I did my taxes this afternoon on line and it turned out to be quite painless, because part of the information was already filled in and what I had to fill in was very simple and each question that I had to answer came with an explanation so I would understand the question and if it applied to me. Luckily, my financial situation is very simple and clear cut. There were no complications. It’s probably the easiest tax form that I ever filled out, because I was unmarried for all of last year. I’m going to remember how simple this was, so I won’t procrastinate next year.

I had Iron Nora do the taxes, she’s much more capable than I am and not the least bit intimidated. That woman is handy to have around and my blogging friend Babaloo reminded me to pull her out of the closet for jobs like this that are tougher than the ordinary daily tasks that I’m normally faced with, but I think I can pull her out of the closet whenever I get timid. I’m regularly intimidated by something and I can use a tough woman at moments like that. Especially now that I’m wearing cowboy boots that strengthen my image a great deal.

I have been wearing my brown leather jacket for warmth, but the weather is getting better now and I think I can start wearing my black leather jacket with the zippers and the buttons, which is very cool. It was the first leather jacket I bought and I felt like quite a hip chick when I wore it out of the store. I can wear my green scarf with it, which is an upgrade from the blue and black scarf I’ve been wearing with my brown leather jacket and that used to belong to my mother, so it is very old and it also needs to go into the laundry. The black leather jacket is best worn open, but it’s not quite warm enough for that yet, although tomorrow it’s going to be an incredible 17 degrees Celsius. That’s practically balmy and real spring weather. I can hardly believe my eyes reading that forecast. I’ll wear my jacket open with my green scarf around my neck.

I had three chores to do today and I did them all, except that I didn’t quite finish the last one and then, as it got later in the day, I excused myself from that one and will add it to the chores I will have to do tomorrow. I will have to do three of them tomorrow and maybe four if I’m really gutsy and honest. I don’t write them down, as I know exactly what they are and I don’t forget them. They are lasered into my brain. Three chores aren’t that many to remember. Carrying them out is, because I reach a certain time of the day when I excuse myself from doing work and I only get to play, as if I have a regular paid job.
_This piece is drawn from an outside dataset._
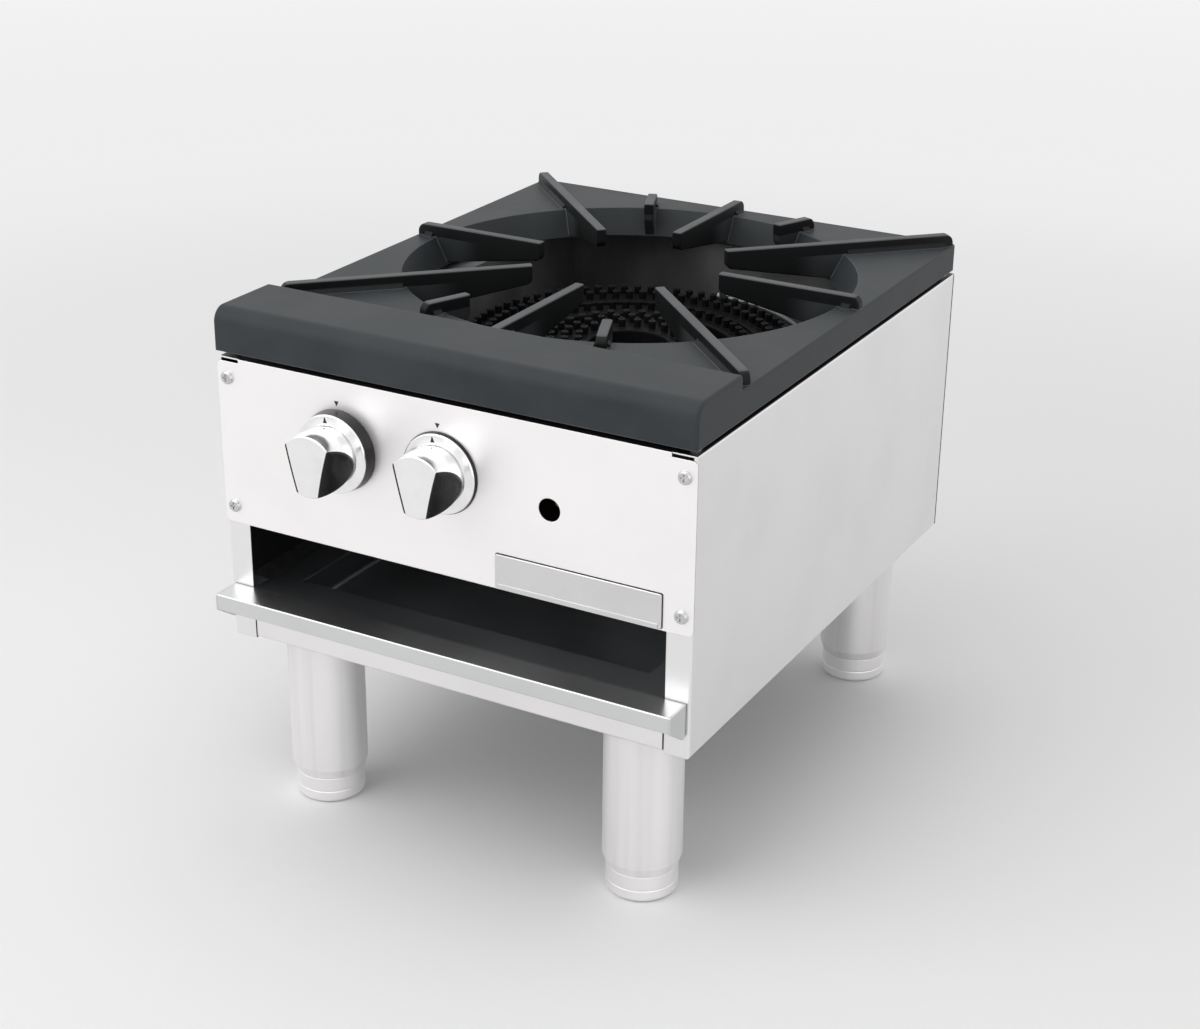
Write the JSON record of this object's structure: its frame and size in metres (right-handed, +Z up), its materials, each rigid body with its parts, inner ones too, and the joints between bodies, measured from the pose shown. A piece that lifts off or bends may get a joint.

Actually, my excuse is that I try to keep the stress out of my life, but I think I should test that theory and see if it still applies. If I start doing more than three chores, I will have to start making lists or make the stuff up as I go along. There are always things to do here. I will have must do and can do chores and do the must do chores first. I will have to forego some time on the computer, because it distracts me hugely and is always beckoning me to turn it on.

I reinstalled Windows Vista the other day, because it was acting funny, and as a result I got more space on my hard disk and it also kept all the things I had installed and downloaded myself, even though it said it would put those things separately on the hard disk. I did a complete reinstallment, not an upgrade. I thought it was wonderful and apparently it got rid of some unnecessary junk. Windows Vista is okay, but very often it is murmuring to itself, doing unknown things on line that aren’t apparent and it has many updates. I don’t know why such a big deal was made out of it. The email program is good, but it should be. Would you expect anything less?

It’s late now and I should go to bed, but I’m enjoying myself here. I’ll run out of things to do, though, and be forced to close shop. I’ll go put the clean sheets on the bed. That was the part of the third job that I had not finished. I want to sleep in a clean, good smelling bed tonight. That will be a treat to me.

Goodnight, dear all. I’ll see you all tomorrow, very late in the morning.